What is #f(x) = int e^xcosx-tan^3x+sinx dx# if #f(pi/6) = 1 #?

1 Answer
Feb 13, 2018

#e^x/2(sin(x)+cos(x))-ln|cos(x)|-1/2sec^2(x)-cos(x)+5/3+sqrt3/2-(1/4+sqrt3/4)e^(pi/6)+ln(sqrt3/2)#

Explanation:

We begin by splitting the integral into three:
#int\ e^xcos(x)\ dx-int\ tan^3(x)\ dx+int\ sin(x)\ dx=#

#=int\ e^xcos(x)\ dx-int\ tan^3(x)\ dx-cos(x)#

I will call the left integral Integral 1 and the right one Integral 2

Integral 1
Here we need integration by parts and a little trick.
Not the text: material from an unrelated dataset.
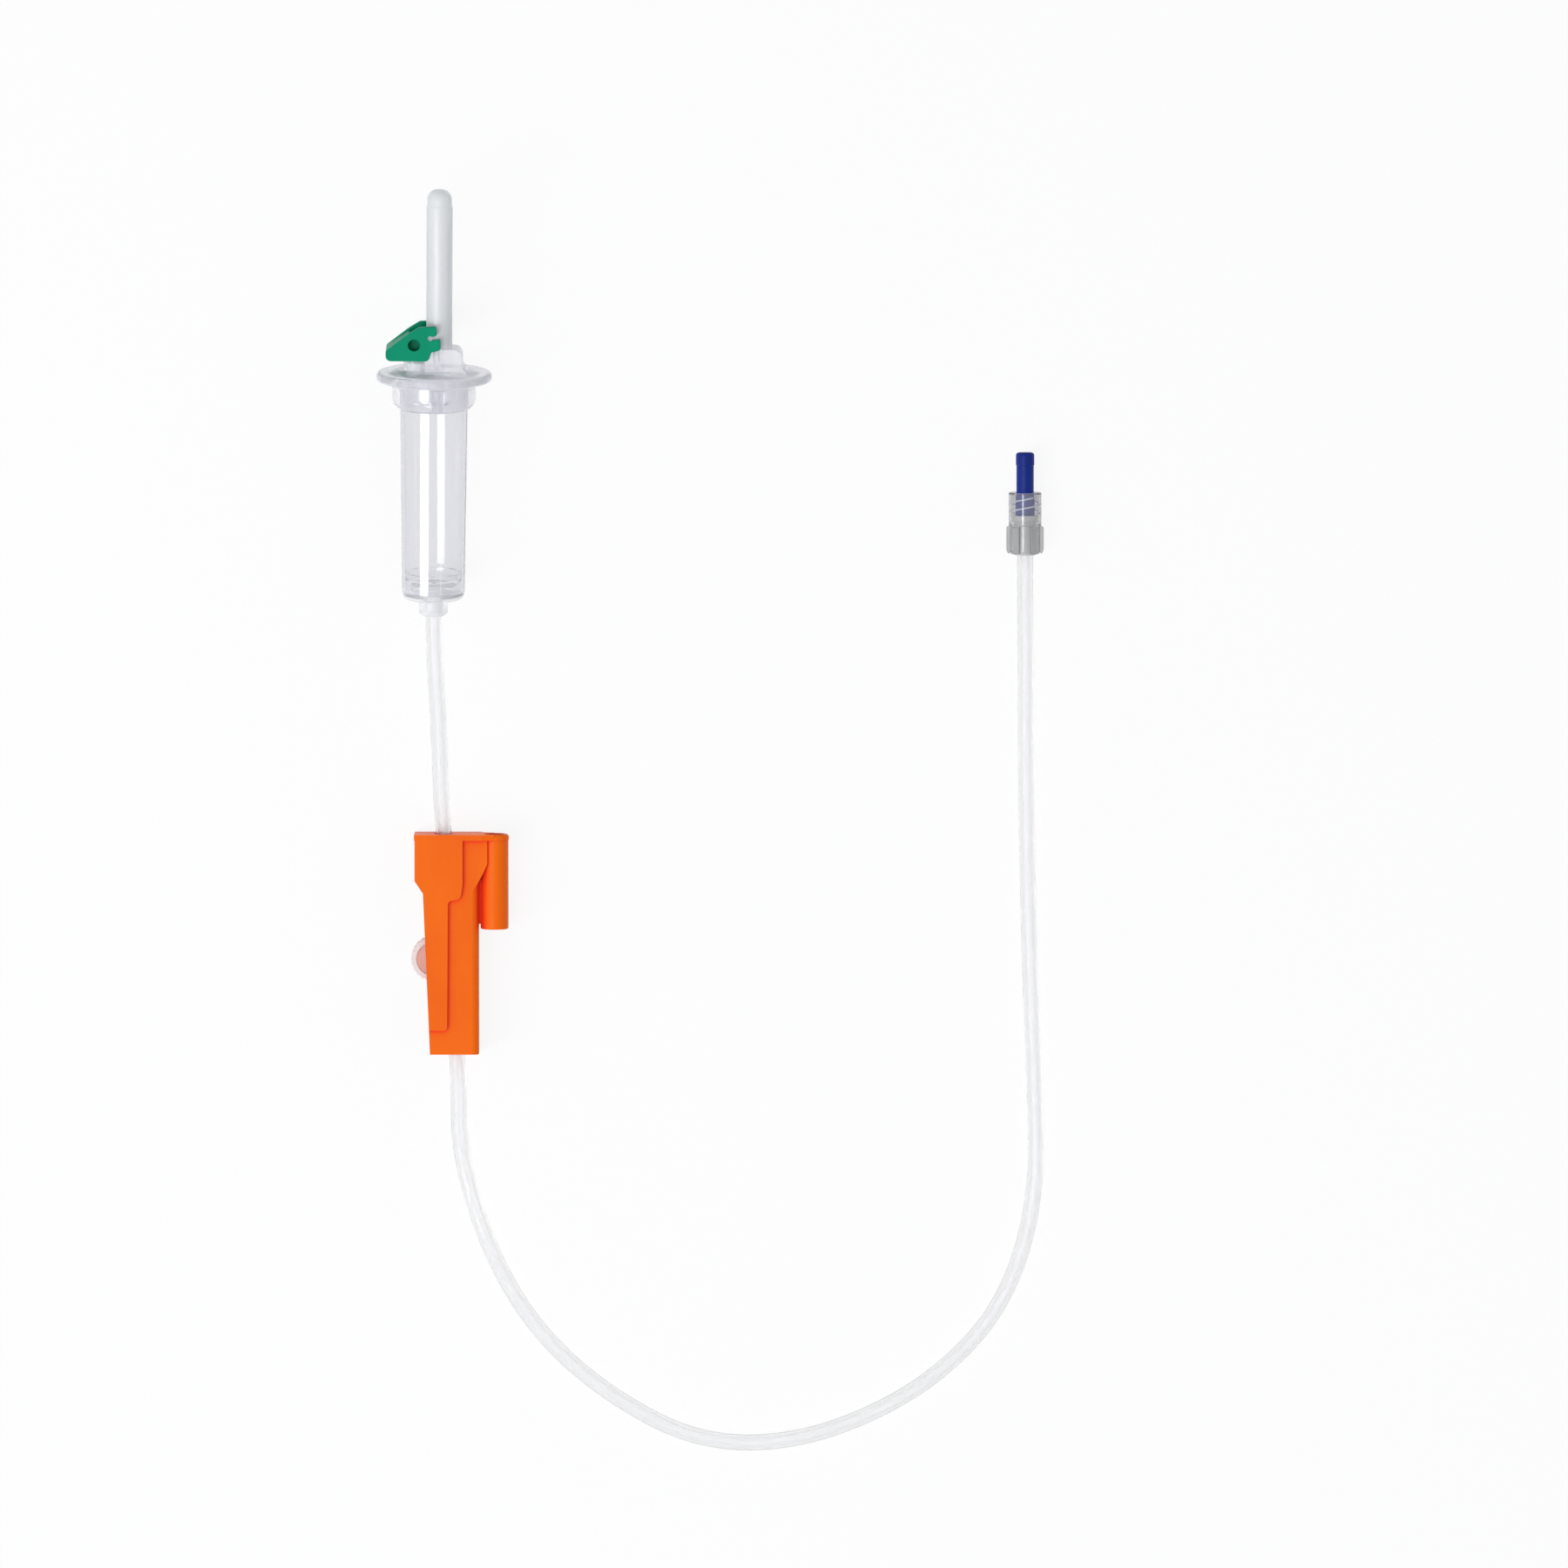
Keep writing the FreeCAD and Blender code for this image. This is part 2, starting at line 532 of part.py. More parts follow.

The formula for integration by parts is:
#int\ f(x)g'(x)\ dx=f(x)g(x)-int\ f'(x)g(x)\ dx#

In this case, I'll let #f(x)=e^x# and #g'(x)=cos(x)#. We get that
#f'(x)=e^x# and #g(x)=sin(x)#.

This makes our integral:
#int\ e^xcos(x)\ dx=e^xsin(x)-int\ e^xsin(x)\ dx#

Now we can apply integration by parts again, but this time with #g'(x)=sin(x)#:
#int\ e^xcos(x)\ dx=e^xsin(x)-(-e^xcos(x)-(-int\ e^xcos(x)\ dx))#

#int\ e^xcos(x)\ dx=e^xsin(x)+e^xcos(x)-int\ e^xcos(x)\ dx#

Now we can add the integral to both sides, giving:
#2int\ e^xcos(x)\ dx=e^xsin(x)+e^xcos(x)#

#int\ e^xcos(x)\ dx=1/2(e^xsin(x)+e^xcos(x))+C=#

#=e^x/2(sin(x)+cos(x))+C#

Integral 2
We can first use the identity:
#tan(theta)=sin(theta)/cos(theta)#

This gives:
#int\ tan^3(x)\ dx=int\ sin^3(x)/cos^3(x)\ dx=int\ (sin(x)sin^2(x))/cos^3(x)\ dx#

Now we can use the pythagorean identity:
#sin^2(theta)=1-cos^2(theta)#

#int\ (sin(x)(1-cos^2(x)))/cos^3(x)\ dx#

Now we can introduce a u-substitution with #u=cos(x)#. We then divide by the derivative, #-sin(x)# to integrate with respect to #u#:
#-int\ (cancel(sin(x))(1-cos^2(x)))/(cancel(sin(x))cos^3(x))\ du=-int\ (1-u^2)/u^3\ du=int\ u^2/u^3-1/u^3\ du=#

#=int\ 1/u-1/u^3\ du=ln|u|+1/(2u^2)+C=ln|cos(x)|+1/(2cos^2(x))+C#

Completing the original integral
Now that we know Integral 1 and Integral 2, we can plug them back into the original integral and simplify to get the final answer:
#e^x/2(sin(x)+cos(x))-ln|cos(x)|-1/2sec^2(x)-cos(x)+C#

Now that we know the antiderivative, we can solve for the constant:
#f(pi/6)=1#

#e^(pi/6)/2(sin(pi/6)+cos(pi/6))-ln|cos(pi/6)|-1/2sec^2(pi/6)-cos(pi/6)+C=1#

#-2/3-sqrt(3)/2+1/2(1/2+sqrt(3)/2)e^(pi/6)-ln(sqrt(3)/2)+C=1#

#C=1+2/3+sqrt3/2-(1/4+sqrt3/4)e^(pi/6)+ln(sqrt3/2)#

#C=5/3+sqrt3/2-(1/4+sqrt3/4)e^(pi/6)+ln(sqrt3/2)#

This gives that our function is:
#e^x/2(sin(x)+cos(x))-ln|cos(x)|-1/2sec^2(x)-cos(x)+5/3+sqrt3/2-(1/4+sqrt3/4)e^(pi/6)+ln(sqrt3/2)#